Paper Garden – The Paper Garden (1968) review

February 5, 2013

Paper Garden – The Paper Garden (1968) review

The Paper Garden “The Paper Garden
Presents” (Relics Records, 2012)
You can’t always judge an album by its
cover, but in this case you can. Housed in a wildly colorful sleeve populated
with cartoon figures surrounded by kaleidoscopic motifs, “The Paper Garden
Presents” exposes a vision blooming with paisley powered whimsy. Initially
released in 1968 on the Musicor label, the record sadly fell through the
cracks, but has since acquired the praise of collectors all over the world and
is now considered something of a minor masterpiece.
Buoyed by a prancing shuffle and buzzing
fuzz guitars, “Sunshine People” is perhaps the most radio-ready track on the
disc, and the head spinning “Gypsy Wine” is spiked with a rousing run of swift
and speedy violin work. Glazed with jangling sitars, the sleepy and spacey “Man
Do You” slinks and slides with trippy curves, while “I Hide” hops and bops to
the tugging tune of peppy rhythms, capped by a burst of seizing guitar licks,
and then there’s “A Day,” which whispers and sighs to a ghostly ambience
drafted of lush orchestration, phased vocals and quirky sound effects.
Clocking in at under thirty minutes in
length, the album still manages to get its message across in such a limited
amount of time.

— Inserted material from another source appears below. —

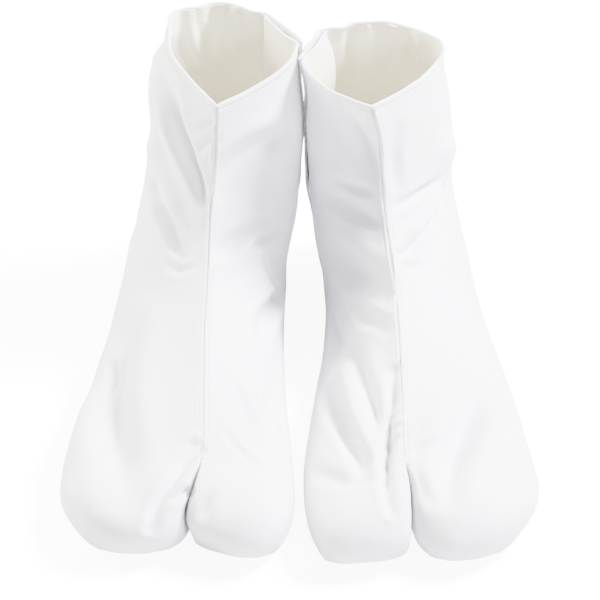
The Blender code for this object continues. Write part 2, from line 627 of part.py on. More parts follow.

Operating out of New York City, the Paper Garden thrived on
innovation, as they adorned their material with a variety of different
instruments. Although the band’s melodies and arrangements often aimed for the
unconventional, their songs are gripping enough to be instantly
attractive.  High-pitched singing and
billowy harmonies post as additional staples cementing the goods. Clearly
influenced by the psychedelic hoodoo practiced by the Beatles, trickles of the
Idle Race and the Bee Gees, and even the jolly jugband stylings of the Lovin’
Spoonful, further arise on “The Paper Garden Presents,” resulting in a record
that’s both playful and progressive.
Review made by Beverly Paterson / 2013
© Copyright
http://psychedelicbaby.blogspot.com / 2013
One Comment
  1. Jim R.

    Knew Sandy and Joe back in the day, great guys and talented musicians. I know I'm biased but this album deserved far better than it got.